The city of Hackensack is located entirely within Birch Lake Township geographically but is a separate entity.

===Major highway===
- Minnesota State Highway 371

===Lakes===
- Birch Lake (east quarter)
- Blind Lake (northwest edge)
- Blueberry Lake
- Boss Lake
- Fish Lake
- Hattfield Lake
- High Bank Lake
- Hiram Lake
- Horseshoe Lake
- Larson Lake
- Little Boy Lake (northwest half)
- Little Webb Lake (vast majority)
- Mud Lake
- Paquet Lake
- Peterson Lake
- Pleasant Lake
- Round Lake (north half)
- Stony Lake
- Surprise Lake
- Sylvester Lake
- Tenmile Lake (east edge)
- Three Island Lake
- Webb Lake (vast majority)
- Woodchuck Lake
- Young Lake

===Adjacent townships===
- Turtle Lake Township (north)
- Pine Lake Township (northeast)
- Woodrow Township (east)
- Ponto Lake Township (southeast)
- Powers Township (south)
- Deerfield Township (southwest)
- Hiram Township (west)

===Cemeteries===
The township contains the following cemeteries: Finnelly and Hillcrest.

==Demographics==
As of the census of 2000, there were 573 people, 259 households, and 188 families residing in the township. The population density was 19.9 PD/sqmi. There were 647 housing units at an average density of 22.5 /sqmi. The racial makeup of the township was 98.43% White, and 1.57% from two or more races.

There were 259 households, out of which 17.0% had children under the age of 18 living with them, 69.9% were married couples living together, 2.3% had a female householder with no husband present, and 27.4% were non-families. 24.7% of all households were made up of individuals, and 7.7% had someone living alone who was 65 years of age or older. The average household size was 2.21 and the average family size was 2.61.

In the township the population was spread out, with 17.1% under the age of 18, 4.0% from 18 to 24, 15.7% from 25 to 44, 38.7% from 45 to 64, and 24.4% who were 65 years of age or older. The median age was 53 years. For every 100 females, there were 105.4 males. For every 100 females age 18 and over, there were 109.3 males.

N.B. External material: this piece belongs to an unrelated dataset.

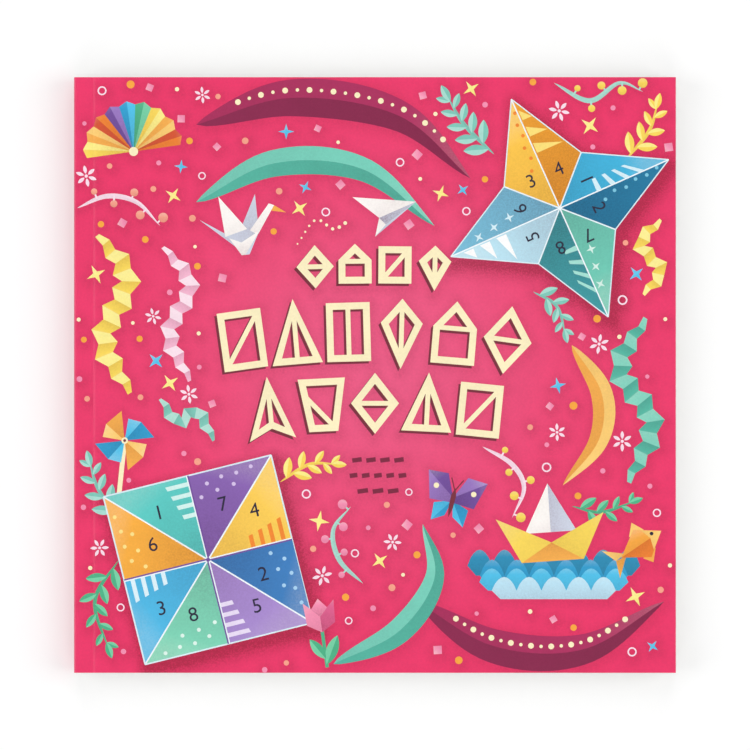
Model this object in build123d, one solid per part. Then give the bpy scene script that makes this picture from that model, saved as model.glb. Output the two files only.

The median income for a household in the township was $36,042, and the median income for a family was $39,327. Males had a median income of $31,500 versus $26,875 for females. The per capita income for the township was $18,687. About 2.8% of families and 5.4% of the population were below the poverty line, including 13.1% of those under age 18 and 1.5% of those age 65 or over.